New employees at The Davis Cos. would often complain to Alexander Everett, corporate systems analyst for the Marlborough-based staffing agency, about the overwhelming amount of email they received. He recalls one employee who couldn't begin working on his core duties because he was consumed by email until lunchtime, he said.

Now, Everett trains every employee within their first week on the job on managing email. He suggests first creating six folders, which may be labeled “Important,” “Follow up,” “Candidate” or “Client/Company.” Users can also automatically color-code messages from specific senders or companies through Outlook's rules function.

To keep up with the daily management of email, Everett teaches employees the Four D's: Delete, Do it, Delegate and Defer (if it takes more than two minutes and isn't time sensitive).

The Davis Cos.' protocols is an ongoing process that he continues to improve.

“For me personally ... I became over-organized and I had too many folders,” he said. “You don't want a folder for every little thing because you'll lose things.”

Utilizing your email system's search function to find specific messages is also key to developing email efficiency.

Cinch IT's chief technology officer, Michael Clark, archives emails every year and deletes all his deleted messages every time he closes Outlook.

“You can search just by an email address. You can search by to/from, subject or keyword or timeframe” even after a message is deleted, he said. Years ago, Cinch IT moved its company and clients email systems to a Woburn-based email hosting company, Reflexion Networks.

Reflexion provides cloud-based email archiving, valuable when it comes to litigation, because companies can track all emails, including deleted ones, as far back as seven years, Clark said.

Email 2.0

Some Davis teams coordinate sending and checking email at the end of every hour, which frees up the rest of the hour for other work.

“If we can get as many people doing the same thing at the same time, we're maximizing efficiency and productivity,” Everett said.

The staffing agency also adopted a customer relationship management (CRM) system — erecruit — in 2011, a networked system that allows multiple parties to update accounts.

“Using erecruit, we can enter everything in and not cc: if it's not time sensitive,” he said. “That's one thing that has drastically reduced email.”

Similarly, global information technology company Virtusa, based in Westborough, has launched several social platforms for communication among its 6,080 employees worldwide.

The company began to implement these new Facebook-like social platforms about a year and a half ago based on employee requests, said Sundararajan “Sundar” Narayanan, vice president and global head of human resources.

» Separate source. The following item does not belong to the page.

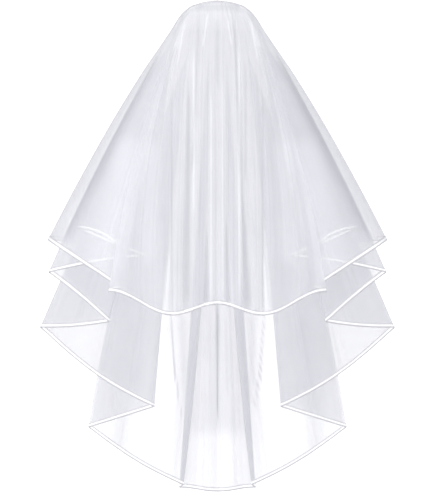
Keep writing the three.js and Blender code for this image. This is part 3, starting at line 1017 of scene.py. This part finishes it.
def hair_comb():
    """The comb's bowed spine with a softened edge, and its tapered teeth."""
    bm = bmesh.new()
    made = bmesh.ops.create_grid(bm, x_segments=SPINE_CELLS, y_segments=1, size=1)["verts"]
    for v in made:
        x = v.co.x * COMB_HALF
        y = bow_at(x) + (SPINE_FRONT if v.co.y > 0 else -SPINE_BACK)
        v.co = Vector((x, y, -SPINE_HIGH / 2)) * MM
    raised = bmesh.ops.extrude_face_region(bm, geom=bm.faces[:])["geom"]
    tops = [v for v in raised if isinstance(v, bmesh.types.BMVert)]
    bmesh.ops.translate(bm, verts=tops, vec=(0, 0, SPINE_HIGH * MM))
    bmesh.ops.recalc_face_normals(bm, faces=bm.faces)
    sharp = [e for e in bm.edges if len(e.link_faces) == 2 and e.calc_face_angle() > SHARP_ANGLE]
    bmesh.ops.bevel(
        bm, geom=sharp, offset=SPINE_ROUND * MM, segments=3, profile=0.5, affect="EDGES", material=-1,
    )
    tooth = tooth_mesh()
    reach = COMB_HALF - TOOTH_WIDE
    for k in range(TOOTH_COUNT):
        x = lerp(-reach, reach, k / (TOOTH_COUNT - 1))
        before = set(bm.verts)
        bm.from_mesh(tooth)
        fresh = [v for v in bm.verts if v not in before]
        bmesh.ops.translate(bm, verts=fresh, vec=Vector((x, bow_at(x), 0)) * MM)
    bpy.data.meshes.remove(tooth)
    return finished("comb", bm, COMB_PLASTIC, "hair_comb")


# The binding thread: half its thickness, how far its turns stand behind, before, above and below the
# middle of the spine, how square they are, and the steps of a turn and of the thread's own section
THREAD_HALF = 0.25
THREAD_BACK = 3.1
THREAD_FRONT = 3.7
THREAD_TOP = 4.4
THREAD_UNDER = 2.9
TURN_SQUARE = 0.6
TURN_STEPS = 20
THREAD_SIDES = 6


def gather_thread():
    """The thread that binds both gathers to the comb, in one run of turns between its teeth."""
    reach = COMB_HALF - TOOTH_WIDE
    count = (TOOTH_COUNT - 1) * TURN_STEPS
    path = []
    for k in range(count + 1):
        x = lerp(-reach, reach, k / count)
        angle = 2 * math.pi * k / TURN_STEPS
        round_y, round_z = math.sin(angle), math.cos(angle)
        wide = lerp(THREAD_FRONT, THREAD_BACK, (1 + round_y) / 2)
        high = lerp(THREAD_UNDER, THREAD_TOP, (1 + round_z) / 2)
        y = bow_at(x) + math.copysign(abs(round_y) ** TURN_SQUARE, round_y) * wide
        path.append((x, y, math.copysign(abs(round_z) ** TURN_SQUARE, round_z) * high))
    path = np.array(path)
    ahead = np.gradient(path, axis=0)
    ahead /= np.linalg.norm(ahead, axis=1, keepdims=True)
    side = np.cross(ahead, (1, 0, 0))
    side /= np.linalg.norm(side, axis=1, keepdims=True)
    up = np.cross(side, ahead)
    turns = [math.tau * k / THREAD_SIDES for k in range(THREAD_SIDES + 1)]
    rims = [path + THREAD_HALF * (math.cos(t) * side + math.sin(t) * up) for t in turns]
    tube = np.stack(rims, axis=1)
    run = np.broadcast_to(np.arange(len(path))[:, None] * MM, tube.shape[:2])
    across = np.broadcast_to(np.array(turns) * THREAD_HALF * MM, tube.shape[:2])
    bm, _ = grid_sheet(tube * MM, run, across)
    bmesh.ops.remove_doubles(bm, verts=bm.verts, dist=WELD_REACH)
    bmesh.ops.holes_fill(bm, edges=[e for e in bm.edges if e.is_boundary], sides=0)
    bmesh.ops.recalc_face_normals(bm, faces=bm.faces)
    return finished("gather_thread", bm, THREAD)


# Stage

# Metres: how far the camera is, how high its frame is, and how far that reaches above the comb
CAMERA_AWAY = 12
FRAME_HIGH = 0.866
FRAME_ABOVE = 0.0155
SENSOR_HIGH = 36
FLOOR_DOWN = -1.65
FLOOR_HALF = 2.0
FLOOR_COLOUR = (0.93, 0.93, 0.94, 1)
FLOOR_ROUGHNESS = 0.9
LAMP_AIM = (0, 0, -0.4)
# Each lamp's name, place, size and power
LAMPS = [
    ("left_softbox", (-3.1, -1.7, 0.4), (1.8, 1.8), 80),
    ("right_softbox", (3.1, -1.7, 0.4), (1.8, 1.8), 58),
    ("high_softbox", (0.6, -3.6, 2.2), (2.0, 2.0), 36),
]
ROOM_COLOUR = (0.93, 0.94, 1, 1)
ROOM_LIGHT = 0.5
BACKDROP_COLOUR = (1, 1, 1, 1)
BACKDROP_LIGHT = 1.35


def studio():
    scene = bpy.context.scene
    scene.view_settings.view_transform = "Standard"
    camera = bpy.data.objects.new("camera", bpy.data.cameras.new("camera"))
    scene.collection.objects.link(camera)
    camera.location = (0, -CAMERA_AWAY, -(FRAME_HIGH / 2 - FRAME_ABOVE))
    camera.rotation_euler = (math.pi / 2, 0, 0)
    camera.data.sensor_fit = "VERTICAL"
    camera.data.sensor_height = SENSOR_HIGH
    camera.data.lens = camera.data.sensor_height * CAMERA_AWAY / FRAME_HIGH
    scene.camera = camera
    for name, at, size, power in LAMPS:
        lamp = bpy.data.lights.new(name, "AREA")
        lamp.shape = "RECTANGLE"
        lamp.size, lamp.size_y = size
        lamp.energy = power
        holder = bpy.data.objects.new(name, lamp)
        holder.location = at
        holder.rotation_euler = (Vector(LAMP_AIM) - Vector(at)).to_track_quat("-Z", "Y").to_euler()
        scene.collection.objects.link(holder)
    world = bpy.data.worlds.new("pale_studio")
    world.use_nodes = True
    scene.world = world
    tree = world.node_tree
    room = tree.nodes["Background"]
    room.inputs["Color"].default_value = ROOM_COLOUR
    room.inputs["Strength"].default_value = ROOM_LIGHT
    seen = tree.nodes.new("ShaderNodeBackground")
    seen.inputs["Color"].default_value = BACKDROP_COLOUR
    seen.inputs["Strength"].default_value = BACKDROP_LIGHT
    path = tree.nodes.new("ShaderNodeLightPath")
    mix = tree.nodes.new("ShaderNodeMixShader")
    tree.links.new(path.outputs["Is Camera Ray"], mix.inputs["Fac"])
    tree.links.new(room.outputs[0], mix.inputs[1])
    tree.links.new(seen.outputs[0], mix.inputs[2])
    tree.links.new(mix.outputs[0], tree.nodes["World Output"].inputs["Surface"])
    bm = bmesh.new()
    bmesh.ops.create_grid(bm, x_segments=1, y_segments=1, size=FLOOR_HALF)
    bmesh.ops.translate(bm, verts=bm.verts, vec=(0, 0, FLOOR_DOWN))
    mesh = bpy.data.meshes.new("floor")
    bm.to_mesh(mesh)
    bm.free()
    material, _, shader = new_material("pale_floor")
    shader.inputs["Base Color"].default_value = FLOOR_COLOUR
    shader.inputs["Roughness"].default_value = FLOOR_ROUGHNESS
    mesh.materials.append(material)
    floor = bpy.data.objects.new("floor", mesh)
    scene.collection.objects.link(floor)


hair_comb()
gather_thread()
# Each tier, its flat cut in metres and that cut's flat area in square metres
for key, cut, area in (("top", (1.32, 0.56), 0.40), ("lower", (2.22, 0.87), 0.93)):
    net, points, normals = net_sheet(key + "_net", TIERS[key])
    ribbon = ribbon_band(key + "_ribbon_band", points, normals, key + "_ribbon")
    stitches = ribbon_stitches(key + "_ribbon_stitches", points, normals)
studio()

Eighty-six percent of Virtusa's employees are “millennials,” born after 1980, and prefer social platforms, he said.

Therefore, the company purchased and developed systems such as Yammer, VHelp and VInnovate to address internal communication needs such as IT help requests and training tutorials.

The platforms have reduced Narayanan's email management about 30 percent, he said.

“I see it as customer satisfaction for my employees.”